Modeling code records
______
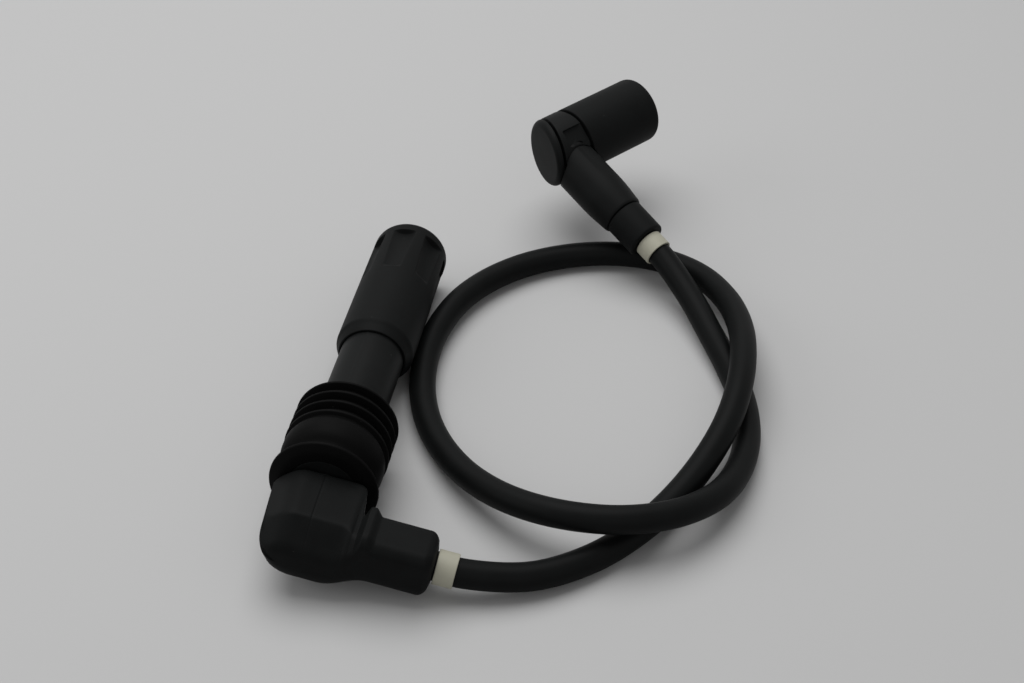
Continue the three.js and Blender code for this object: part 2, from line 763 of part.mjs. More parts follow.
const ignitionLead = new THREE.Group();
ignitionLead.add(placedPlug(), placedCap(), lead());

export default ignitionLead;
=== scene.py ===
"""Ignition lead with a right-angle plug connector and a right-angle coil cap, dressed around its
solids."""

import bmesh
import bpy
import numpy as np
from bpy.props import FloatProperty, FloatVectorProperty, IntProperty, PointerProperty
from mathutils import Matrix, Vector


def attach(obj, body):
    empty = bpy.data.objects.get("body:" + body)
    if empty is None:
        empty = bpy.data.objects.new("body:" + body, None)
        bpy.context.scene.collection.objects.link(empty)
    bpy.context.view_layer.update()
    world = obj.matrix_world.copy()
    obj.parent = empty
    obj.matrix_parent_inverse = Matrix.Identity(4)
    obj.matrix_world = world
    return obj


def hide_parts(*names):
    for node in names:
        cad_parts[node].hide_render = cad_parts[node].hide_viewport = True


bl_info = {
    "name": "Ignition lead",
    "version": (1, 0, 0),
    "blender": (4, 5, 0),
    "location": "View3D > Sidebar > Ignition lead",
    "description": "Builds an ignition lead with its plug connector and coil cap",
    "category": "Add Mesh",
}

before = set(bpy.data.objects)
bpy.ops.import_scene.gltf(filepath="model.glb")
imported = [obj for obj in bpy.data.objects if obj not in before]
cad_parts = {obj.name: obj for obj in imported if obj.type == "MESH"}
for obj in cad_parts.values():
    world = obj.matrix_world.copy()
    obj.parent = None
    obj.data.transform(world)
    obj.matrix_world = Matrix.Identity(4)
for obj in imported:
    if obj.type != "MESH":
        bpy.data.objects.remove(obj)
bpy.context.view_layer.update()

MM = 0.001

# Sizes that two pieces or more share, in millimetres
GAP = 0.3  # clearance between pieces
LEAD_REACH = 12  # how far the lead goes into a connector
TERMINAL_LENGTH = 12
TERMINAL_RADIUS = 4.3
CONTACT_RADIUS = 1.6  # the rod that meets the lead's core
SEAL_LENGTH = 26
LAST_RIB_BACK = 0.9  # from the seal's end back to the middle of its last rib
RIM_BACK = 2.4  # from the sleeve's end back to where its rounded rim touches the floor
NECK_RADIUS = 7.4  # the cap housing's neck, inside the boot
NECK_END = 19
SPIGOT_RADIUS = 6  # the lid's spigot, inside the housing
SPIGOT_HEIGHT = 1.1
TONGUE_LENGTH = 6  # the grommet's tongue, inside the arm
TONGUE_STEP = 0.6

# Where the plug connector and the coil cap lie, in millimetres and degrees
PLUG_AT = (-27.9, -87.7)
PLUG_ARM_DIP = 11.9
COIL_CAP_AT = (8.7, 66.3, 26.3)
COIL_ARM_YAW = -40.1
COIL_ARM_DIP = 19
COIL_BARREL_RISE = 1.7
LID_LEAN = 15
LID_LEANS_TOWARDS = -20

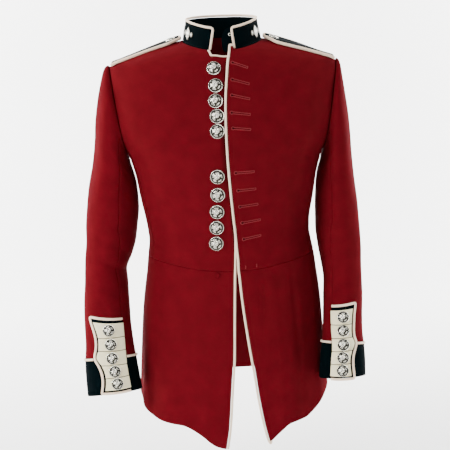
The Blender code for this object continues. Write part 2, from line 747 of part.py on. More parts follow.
______
**Exercise brief**
Exactly as written, please output every entry.

**Exercise solution**
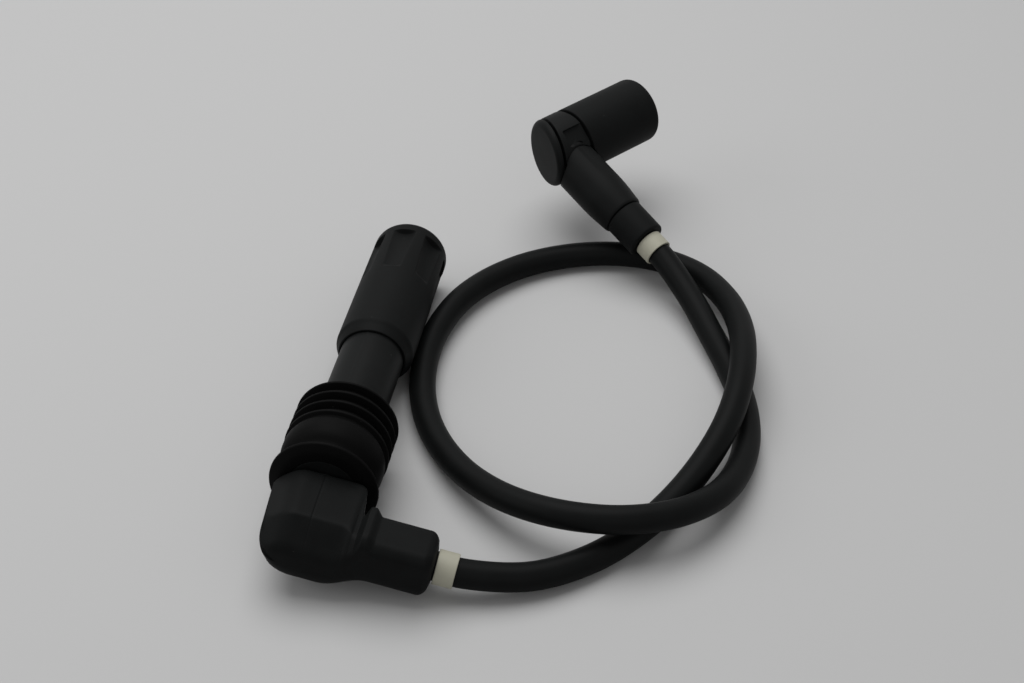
Continue the three.js and Blender code for this object: part 2, from line 763 of part.mjs. More parts follow.
const ignitionLead = new THREE.Group();
ignitionLead.add(placedPlug(), placedCap(), lead());

export default ignitionLead;
=== scene.py ===
"""Ignition lead with a right-angle plug connector and a right-angle coil cap, dressed around its
solids."""

import bmesh
import bpy
import numpy as np
from bpy.props import FloatProperty, FloatVectorProperty, IntProperty, PointerProperty
from mathutils import Matrix, Vector


def attach(obj, body):
    empty = bpy.data.objects.get("body:" + body)
    if empty is None:
        empty = bpy.data.objects.new("body:" + body, None)
        bpy.context.scene.collection.objects.link(empty)
    bpy.context.view_layer.update()
    world = obj.matrix_world.copy()
    obj.parent = empty
    obj.matrix_parent_inverse = Matrix.Identity(4)
    obj.matrix_world = world
    return obj


def hide_parts(*names):
    for node in names:
        cad_parts[node].hide_render = cad_parts[node].hide_viewport = True


bl_info = {
    "name": "Ignition lead",
    "version": (1, 0, 0),
    "blender": (4, 5, 0),
    "location": "View3D > Sidebar > Ignition lead",
    "description": "Builds an ignition lead with its plug connector and coil cap",
    "category": "Add Mesh",
}

before = set(bpy.data.objects)
bpy.ops.import_scene.gltf(filepath="model.glb")
imported = [obj for obj in bpy.data.objects if obj not in before]
cad_parts = {obj.name: obj for obj in imported if obj.type == "MESH"}
for obj in cad_parts.values():
    world = obj.matrix_world.copy()
    obj.parent = None
    obj.data.transform(world)
    obj.matrix_world = Matrix.Identity(4)
for obj in imported:
    if obj.type != "MESH":
        bpy.data.objects.remove(obj)
bpy.context.view_layer.update()

MM = 0.001

# Sizes that two pieces or more share, in millimetres
GAP = 0.3  # clearance between pieces
LEAD_REACH = 12  # how far the lead goes into a connector
TERMINAL_LENGTH = 12
TERMINAL_RADIUS = 4.3
CONTACT_RADIUS = 1.6  # the rod that meets the lead's core
SEAL_LENGTH = 26
LAST_RIB_BACK = 0.9  # from the seal's end back to the middle of its last rib
RIM_BACK = 2.4  # from the sleeve's end back to where its rounded rim touches the floor
NECK_RADIUS = 7.4  # the cap housing's neck, inside the boot
NECK_END = 19
SPIGOT_RADIUS = 6  # the lid's spigot, inside the housing
SPIGOT_HEIGHT = 1.1
TONGUE_LENGTH = 6  # the grommet's tongue, inside the arm
TONGUE_STEP = 0.6

# Where the plug connector and the coil cap lie, in millimetres and degrees
PLUG_AT = (-27.9, -87.7)
PLUG_ARM_DIP = 11.9
COIL_CAP_AT = (8.7, 66.3, 26.3)
COIL_ARM_YAW = -40.1
COIL_ARM_DIP = 19
COIL_BARREL_RISE = 1.7
LID_LEAN = 15
LID_LEANS_TOWARDS = -20

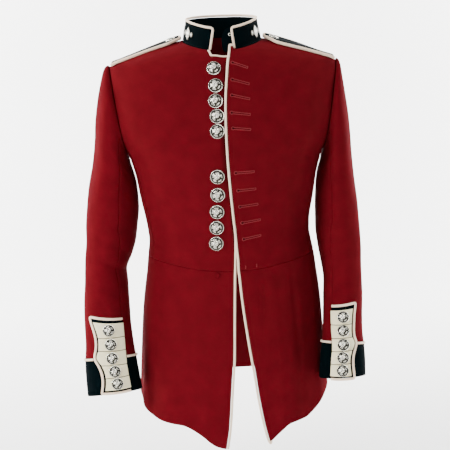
The Blender code for this object continues. Write part 2, from line 747 of part.py on. More parts follow.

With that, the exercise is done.